> [DESCRIPTION OF THE TASK]: Reproduce each line exactly. Skip none.

> [COLLECTED MATERIAL]:

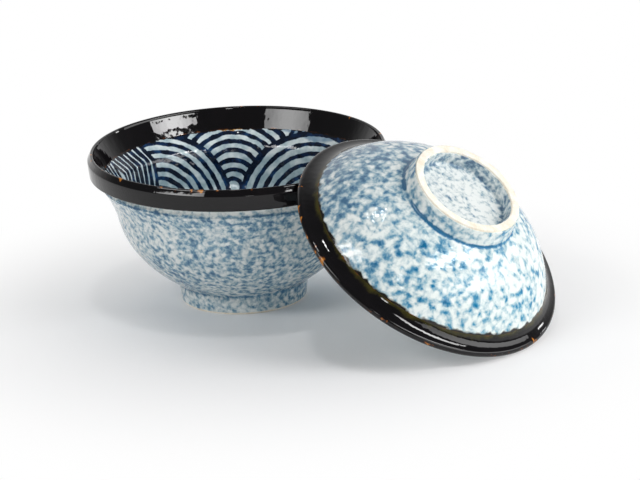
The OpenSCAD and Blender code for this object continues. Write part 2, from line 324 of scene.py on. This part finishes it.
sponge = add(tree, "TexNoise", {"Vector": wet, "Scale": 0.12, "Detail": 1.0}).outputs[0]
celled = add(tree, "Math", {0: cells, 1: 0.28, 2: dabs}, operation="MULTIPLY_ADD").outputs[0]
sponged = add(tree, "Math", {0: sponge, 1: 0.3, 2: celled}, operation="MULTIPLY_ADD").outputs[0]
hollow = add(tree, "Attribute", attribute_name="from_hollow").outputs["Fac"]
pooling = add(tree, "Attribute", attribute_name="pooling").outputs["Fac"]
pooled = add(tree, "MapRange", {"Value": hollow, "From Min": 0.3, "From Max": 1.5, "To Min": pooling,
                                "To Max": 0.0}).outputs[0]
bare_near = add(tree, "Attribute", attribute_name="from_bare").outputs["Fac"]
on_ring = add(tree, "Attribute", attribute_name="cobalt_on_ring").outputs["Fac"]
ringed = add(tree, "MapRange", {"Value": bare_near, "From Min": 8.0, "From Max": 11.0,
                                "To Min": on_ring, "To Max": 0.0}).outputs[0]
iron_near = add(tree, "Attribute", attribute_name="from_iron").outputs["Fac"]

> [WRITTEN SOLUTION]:
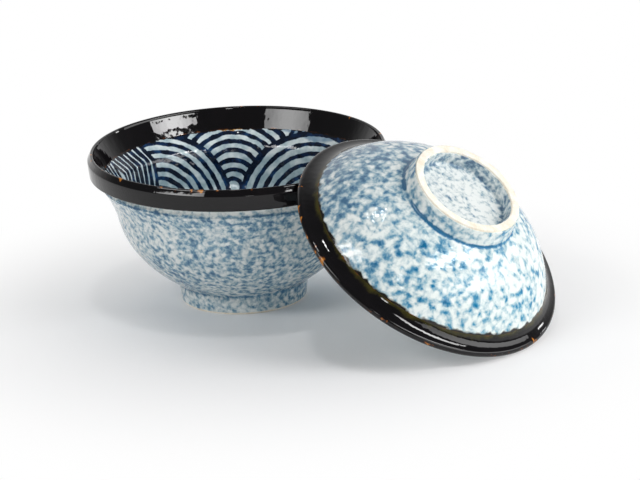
The OpenSCAD and Blender code for this object continues. Write part 2, from line 324 of scene.py on. This part finishes it.
sponge = add(tree, "TexNoise", {"Vector": wet, "Scale": 0.12, "Detail": 1.0}).outputs[0]
celled = add(tree, "Math", {0: cells, 1: 0.28, 2: dabs}, operation="MULTIPLY_ADD").outputs[0]
sponged = add(tree, "Math", {0: sponge, 1: 0.3, 2: celled}, operation="MULTIPLY_ADD").outputs[0]
hollow = add(tree, "Attribute", attribute_name="from_hollow").outputs["Fac"]
pooling = add(tree, "Attribute", attribute_name="pooling").outputs["Fac"]
pooled = add(tree, "MapRange", {"Value": hollow, "From Min": 0.3, "From Max": 1.5, "To Min": pooling,
                                "To Max": 0.0}).outputs[0]
bare_near = add(tree, "Attribute", attribute_name="from_bare").outputs["Fac"]
on_ring = add(tree, "Attribute", attribute_name="cobalt_on_ring").outputs["Fac"]
ringed = add(tree, "MapRange", {"Value": bare_near, "From Min": 8.0, "From Max": 11.0,
                                "To Min": on_ring, "To Max": 0.0}).outputs[0]
iron_near = add(tree, "Attribute", attribute_name="from_iron").outputs["Fac"]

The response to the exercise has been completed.